Others are much more public: A homemade poster includes a color photo of a young boy, a long typed poem and then the signatures of "Great Grandpa Hernandez" and "Great Grandma."

Visitors say little. Most keep their heads bowed. Those with children pull them close and hush them. Others hold hands, touch each other gently, stroke each other's backs.

They point to particular spots, trying to pinpoint where the bomb went off, where the crater was located. They try to reconcile the newspaper and television images in their minds with the view before them. Some take pictures or videos, but almost no one poses or waves for the cameras. The frames of film are empty of life.

An odd vacation choice

Oklahoma City-area residents seem to have a hard time digesting all the attention.

Some who live nearby wish most of it would cease. The residents of the Regency Tower, for example, have been approached by so many members of the media that the management finally appointed a news coordinator to handle interview requests.

Others find it unsettling that the site has become a tourist attraction. Mike Hixson, a businessman who has to drive near the site most days, says: "I still can't bear to stop and see it up close. How people can come up and stare at it as part of their vacation is beyond me."

What people stare at is not just the site, but the area around the site. The Ryder moving truck that carried the bomb was parked at the front of the building, on its north side. As a result, little damage can be seen south of the site - the building absorbed most of the blow. But to the east and west, and especially to the north, where the explosion rushed out at full force, the damage is still astonishing.

The Oklahoma Water Resources Board building is a broken heap. The YMCA building, the Kilpatrick Hotel, the old Journal Record newspaper building, First United Methodist Church and St. Joseph's Old Cathedral are mere shells. Most will have to be torn down; some office buildings have already succumbed.

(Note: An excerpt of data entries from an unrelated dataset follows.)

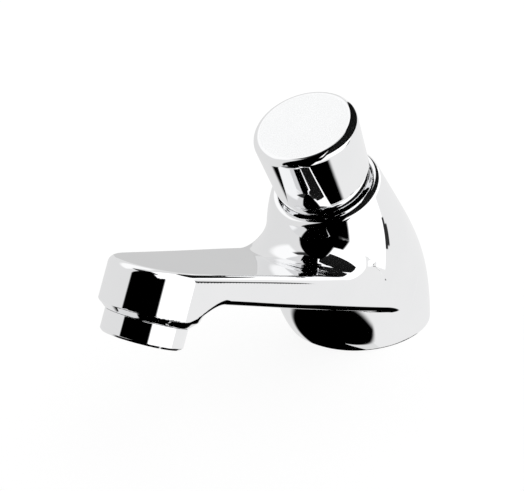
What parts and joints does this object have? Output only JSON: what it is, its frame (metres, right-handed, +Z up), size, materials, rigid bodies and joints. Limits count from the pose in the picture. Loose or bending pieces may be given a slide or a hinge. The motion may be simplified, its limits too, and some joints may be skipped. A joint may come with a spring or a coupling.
{
  "type": "push timed tap",
  "caption": "Self-closing basin tap in chrome: oval leaning column, flat spout with a round nose, and a large tilted push button that returns by itself.",
  "frame": {"origin": "centre of the foot, on the deck plane", "axes": "+Z up from the deck, -Y towards the spout, the YZ plane is the plane of symmetry"},
  "size_m": [0.0512, 0.1694, 0.0961],
  "materials": {
    "body_chrome": "polished chrome over cast brass",
    "button_chrome": "polished chrome with a satin disc on top",
    "ring_chrome": "polished chrome",
    "bare_brass": "turned, unpolished",
    "stainless": "drawn stainless steel",
    "seal_rubber": "smooth black rubber",
    "white_plastic": "moulded acetal",
    "grey_plastic": "moulded plastic"
  },
  "bodies": {
    "tap": {"body": "body_chrome", "aerator_ring": "ring_chrome", "bonnet": "bare_brass", "wiper_ring": "seal_rubber", "stem_oring": "seal_rubber", "bonnet_oring": "seal_rubber", "timing_cylinder": "white_plastic", "cylinder_oring": "seal_rubber", "floor_oring": "seal_rubber", "return_spring": "stainless", "seat_ring": "bare_brass", "seat_oring": "seal_rubber", "inlet_strainer": "stainless", "flow_limiter": "grey_plastic", "limiter_oring": "seal_rubber", "base_gasket": "seal_rubber", "aerator_gasket": "seal_rubber", "aerator_core": "grey_plastic", "aerator_screen_lower": "stainless", "aerator_screen_upper": "stainless", "aerator_grille": "grey_plastic"},
    "button": {"push_button": "button_chrome", "stem": "stainless", "stem_nut": "bare_brass", "piston": "white_plastic", "cup_seal": "seal_rubber", "timing_jet": "stainless", "valve_carrier": "bare_brass", "valve_washer": "seal_rubber", "valve_screw": "stainless"}
  },
  "joints": [
    {"name": "button_press", "type": "slide", "parent": "tap", "child": "button", "axis": [0, 0.4818, -0.8763], "range_m": [0, 0.005], "stiffness_N_per_m": 2600, "springref_m": -0.007, "deforming": ["return_spring"]}
  ]
}
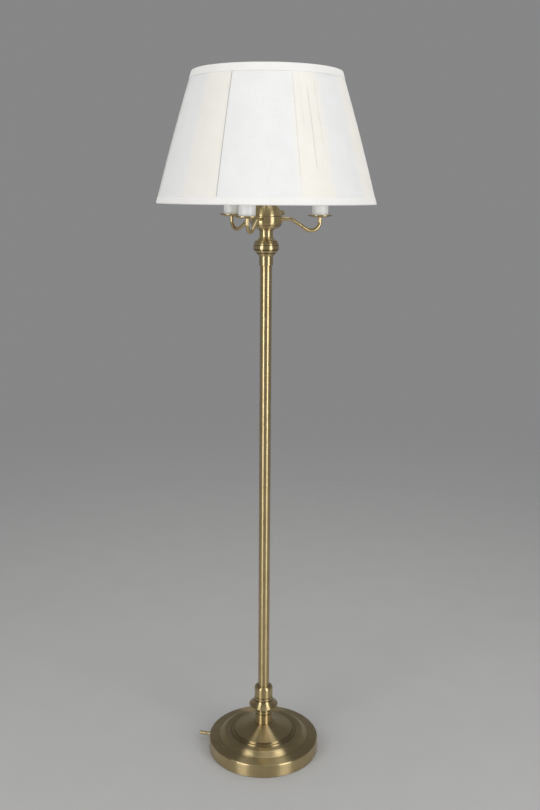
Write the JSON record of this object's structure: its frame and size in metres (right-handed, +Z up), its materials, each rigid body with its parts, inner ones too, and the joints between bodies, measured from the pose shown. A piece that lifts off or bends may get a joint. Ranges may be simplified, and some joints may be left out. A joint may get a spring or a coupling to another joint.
{
  "type": "floor lamp",
  "caption": "Turned brass floor lamp on a round weighted base, with curved candle arms round a centre socket, and a tapered fabric shade on a harp.",
  "frame": {"origin": "on the floor, on the column's axis, at the middle of the round base", "axes": "+Z up along the column; the picture looks along +Y, with +X to its right"},
  "size_m": [0.4571, 0.4572, 1.524],
  "materials": {
    "satin_brass": "satin brushed brass plate, clear lacquered",
    "tube_brass": "drawn tube, satin brass",
    "iron": "rough casting, painted",
    "felt": "dark green felt",
    "steel": "zinc plated",
    "lead_brown": "flexible lead sheath",
    "sleeve_white": "white candle sleeve",
    "moulded_black": "moulded phenolic",
    "contact_brass": "bright pressed brass",
    "liner_card": "insulating card",
    "shade_cloth": "off-white woven shade cloth",
    "shade_lining": "off-white lining",
    "shade_trim": "folded self-cloth trim",
    "shade_wire": "white enamelled wire"
  },
  "bodies": {
    "stand": {"base_shell": "satin_brass", "base_weight": "iron", "base_felt": "felt", "base_washer": "steel", "base_nipple": "steel", "cord_outlet": "satin_brass", "cord_outlet_nut": "steel", "main_lead": "lead_brown", "lower_neck": "satin_brass", "flare_collar": "satin_brass", "foot_collar": "satin_brass", "lower_pole": "tube_brass", "upper_pole": "tube_brass", "pole_bushes": "steel", "pole_stud": "steel", "top_collar": "satin_brass", "knuckle_lower": "satin_brass", "knuckle_upper": "satin_brass", "cluster_stem": "satin_brass", "cluster_body": "satin_brass", "cluster_dome": "satin_brass", "cluster_nipple": "steel", "tube_nuts": "steel", "candle_arm_1": "tube_brass", "candle_arm_2": "tube_brass", "candle_arm_3": "tube_brass", "arm_nuts": "steel", "arm_leads": "lead_brown", "drip_cup_1": "satin_brass", "drip_cup_2": "satin_brass", "drip_cup_3": "satin_brass", "candle_pillars": "steel", "candle_sleeve_1": "sleeve_white", "candle_sleeve_2": "sleeve_white", "candle_sleeve_3": "sleeve_white", "candle_socket_1": "moulded_black", "candle_socket_2": "moulded_black", "candle_socket_3": "moulded_black", "screw_shells": "contact_brass", "socket_contacts": "contact_brass", "candle_switch": "moulded_black", "candle_switch_nut": "contact_brass", "harp_saddle": "satin_brass", "socket_cap": "contact_brass", "socket_interior": "moulded_black", "socket_liner": "liner_card", "socket_shell": "contact_brass", "harp": "satin_brass", "harp_sleeves": "contact_brass"},
    "shade": {"shade_washer": "shade_wire", "shade_fitter": "shade_wire", "shade_bottom_ring": "shade_wire", "shade_ribs": "shade_wire", "shade_cover": "shade_cloth", "shade_lining": "shade_lining", "shade_lower_trim": "shade_trim", "shade_upper_trim": "shade_trim"},
    "finial_nut": {"finial": "satin_brass"},
    "key_knob": {"socket_key": "moulded_black"},
    "candle_knob": {"candle_switch_knob": "satin_brass"}
  },
  "joints": [
    {"name": "shade_swivel", "type": "hinge", "parent": "stand", "child": "shade", "pos_m": [0, 0, 1.5038], "axis": [0, 0, 1], "continuous": true},
    {"name": "finial_turn", "type": "hinge", "parent": "stand", "child": "finial_nut", "pos_m": [0, 0, 1.5056], "axis": [0, 0, 1], "continuous": true},
    {"name": "centre_key_turn", "type": "hinge", "parent": "stand", "child": "key_knob", "pos_m": [0, 0, 1.2886], "axis": [0, -1, 0], "continuous": true},
    {"name": "candle_switch_turn", "type": "hinge", "parent": "stand", "child": "candle_knob", "pos_m": [0, 0, 1.2385], "axis": [0.766, 0.6428, 0], "continuous": true}
  ]
}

Farther away - four, five or even six blocks north - windows remain boarded up and walls still need special support. About 300 buildings suffered some damage. Residents in Edmond, about 13 miles away, heard and felt the blast.

"This is a state of small towns and rural people," said Jean Sealy, a native Oklahoman who recently drove up from her home in Texas to visit her son's family. "I still can't believe something like this could happen here."

City's biggest landmark now

Ask for directions to the Capitol, and locals will say it is two miles northeast of the bomb site. Ask people when they went on vacation or when they had a baby, and they will say a couple of weeks before the bombing, or a month after.

Later this month, Oklahoma will celebrate the 107th anniversary of the Great Land Run of 1889, which among other things literally defined Oklahoma City. In the century since, the capital has nurtured its image as a haven for people with a pioneer spirit, and a crossroads for the oil, aviation, agriculture and livestock industries. Eight oil derricks still stand on the grounds of the state Capitol; the National Cowboy Hall of Fame has been the leading tourist attraction for years.

But now there is the bombing.

The city, indeed the whole state, is trying to reconcile the old and new images. Its people are trying to make some peace with history.

200,000 items of tribute

A committee has been formed to develop a permanent memorial on the site, but nothing has been decided yet. For now, the site has been covered with fresh sod that seems to be having trouble taking root.

A lone wreath on a small pedestal is displayed in the center.

A few hundred feet west, an open-air "Heartland Chapel" has been erected on the parking lot of First United Methodist Church, with donations from Jewish and Islamic groups. More mementos - rosaries, prayer cards, Easter baskets, an Atlanta Braves cap, a child's football - are arranged before the altar.

The mementos at the fence and at the chapel are cleared periodically and taken to an Oklahoma Historical Society warehouse. More than 200,000 items have been collected.

On Friday morning, about 3,000 survivors of the bombing and relatives of the 168 people who died are expected to visit the site. The precise anniversary will be observed at 9:02 a.m. Central Time. Later, they will go to the Myriad Convention Center, where rescue workers will join them for a larger ceremony.

"The city is beginning to heal," says Charles Eschmann, the superintendent of a Midwest Wrecking Co. crew that was busy last week tearing down one of the ruined buildings. "Time heals all wounds, isn't that what they say?"

Then he stops adds: "But of course, I didn't lose anyone. For people who lost someone, I don't think you ever heal."